When an appeal to the House of Lords failed in May 1882, Enraght was liable to another term in prison, and the parish of Holy Trinity, Bordesley, was declared vacant three months later. Meanwhile, Enraght’s father, the Revd Matthew Enraght, died at Clifton in Bristol on 13 August 1882.

In March 1883, Bishop Philpott revoked Enraght’s licence and appointed another priest to the benefice, against the wishes of the congregation. When Bishop Philpott preached at Holy Trinity two months later on 6 May 1883, the churchwardens handed him a formal protest, saying: ‘We, the truly aggrieved, have been left as sheep without a shepherd.’

However, a Royal Commission report that year marked a turning point, and the repression of ritualism in the Church of England was soon abandoned.

After Enraght was evicted from Holy Trinity, Bordesley, he worked for the next nine years in East London at Saint Michael’s, Bromley-by-Bow (1884-1888) and Saint Gabriel’s, Poplar (1888-1895). In this period of hardship, the Church Union’s Sustentation Fund supported the Enraght family.

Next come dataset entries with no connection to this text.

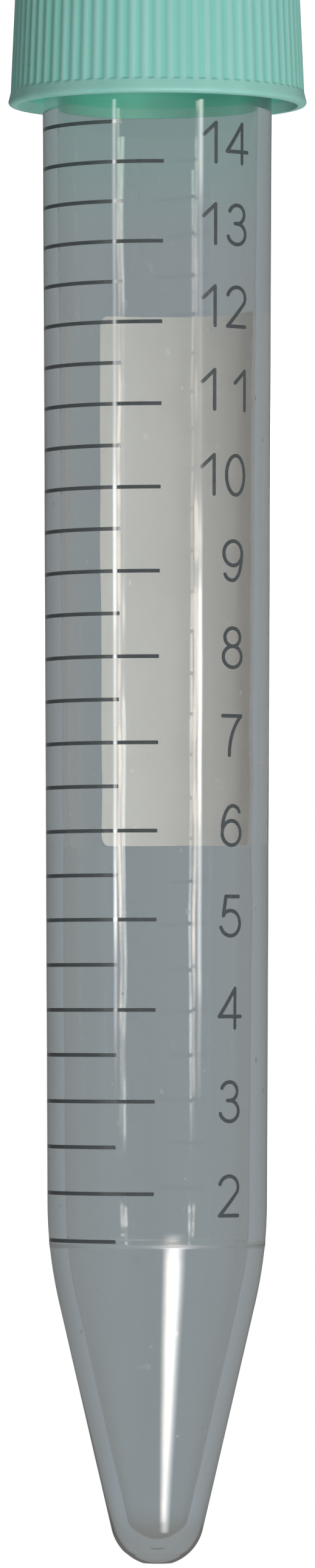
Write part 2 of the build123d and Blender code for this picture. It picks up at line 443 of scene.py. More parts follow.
@dataclass(frozen=True, kw_only=True)
class ClearMoulding(Finish):
    """Clear, slightly grey moulded plastic with a polished skin. It looks denser along its wall."""

    rim_z: float  # where the painted green glow starts, which stands in for the light that the cap throws into the plastic
    seam_z: float  # where the mould's seam is a little hazy
    tip_z: float
    name: str = "clear_moulding"
    colour: Colour = (0.875, 0.875, 0.86)
    dense_colour: Colour = (0.835, 0.838, 0.825)
    bands_a_metre: float = 420.0
    scuff_colour: Colour = (0.93, 0.93, 0.92)
    spots_a_metre: float = 1100.0
    spot_threshold: float = 0.765
    seam_haze: float = 0.22 * MM
    edge_colour: Colour = (0.793, 0.724, 0.648)  # where the eye looks along the wall
    edge_slant: Point = (0.20, 0.75)  # from which slant of the eye to which it comes in
    outline_colour: Colour = (0.48, 0.48, 0.46)  # along the very outline
    outline_slant: Point = (0.76, 0.92)
    tip_colour: Colour = (0.785, 0.75, 0.70)  # round the solid tip
    tip_edge_colour: Colour = (0.65, 0.575, 0.495)
    solid_tip: float = 4.5 * MM
    tip_depth: float = 18.0 * MM
    painted_glow_colour: Colour = (0.784, 0.872, 0.826)  # painted light: the cap's green glow in the plastic close to the cap
    painted_glow_edge_colour: Colour = (0.72, 0.785, 0.73)
    painted_glow_reach: float = 12.0 * MM
    painted_glow_edge_reach: float = 19.0 * MM
    bore_mirror_tint: Colour = (1.0, 0.85, 0.74)
    shadow_colour: Colour = (0.76, 0.77, 0.765)
    last_mirror: float = 2.5  # light that the wall has mirrored more often goes straight on
    roughness: Point = (0.0, 0.45)  # of the plain skin, and of scuffs and the seam
    clearness: float = 1.0
    refraction: float = 1.49

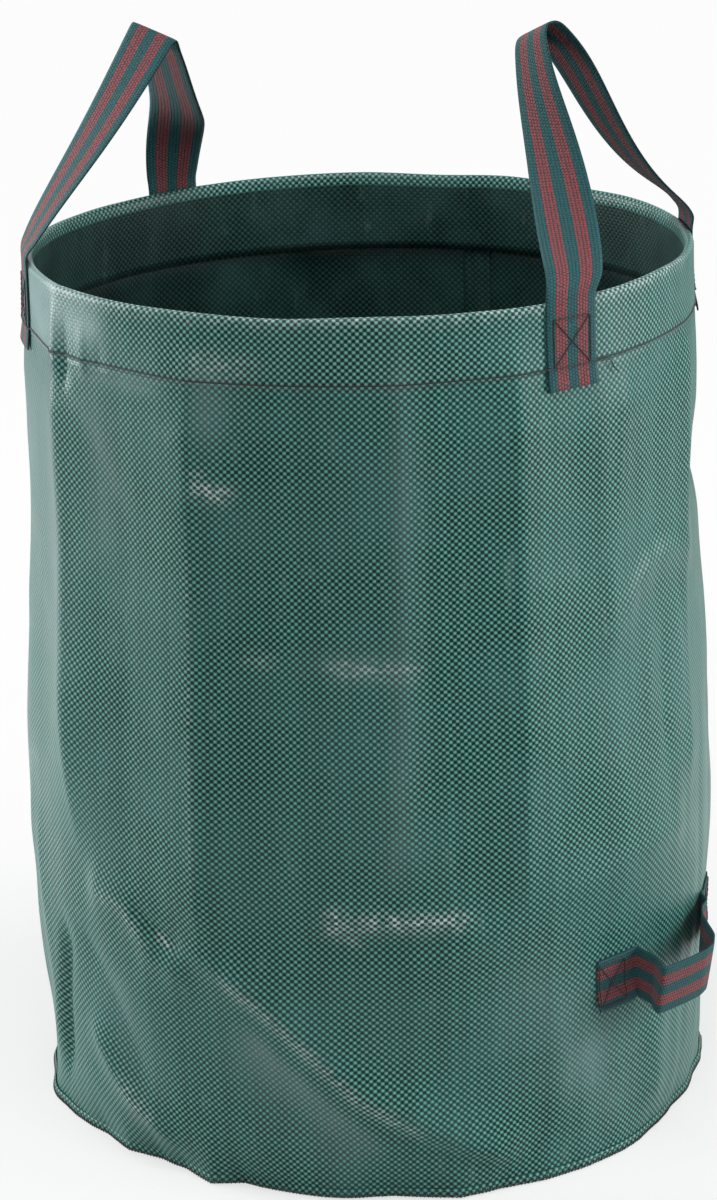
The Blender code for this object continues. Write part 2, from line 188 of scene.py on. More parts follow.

In 1895, he was presented to Saint Swithun’s Church, Bintree, and he ended his ministry and life in that quiet country parish in Norfolk. He died on Saint Matthew’s Day, 21 September 1898, and was buried at the south-east end of Saint Swithun’s churchyard, Bintree.

Richard and Dorothea Enright were the parents of seven children. Their second son, Canon Hawtrey Enraght, was ordained priest in Norfolk in 1896, and their son-in-law, the Revd Edgar Reeves, became the Vicar of Walsingham.

Ten years ago, in February 2006, Brighton and Hove City Council erected a blue plaque at his former home in Station Road, Portslade, to honour Richard Enraght as a ‘Priest, fighter for religious freedom.’ Later that year, Brighton and Hove Bus and Coach Company named one of its new fleet buses, No 905, after Father Richard Enraght. Holy Trinity Church in Bordesley has long been closed, and the building was sold by the Diocese of Birmingham.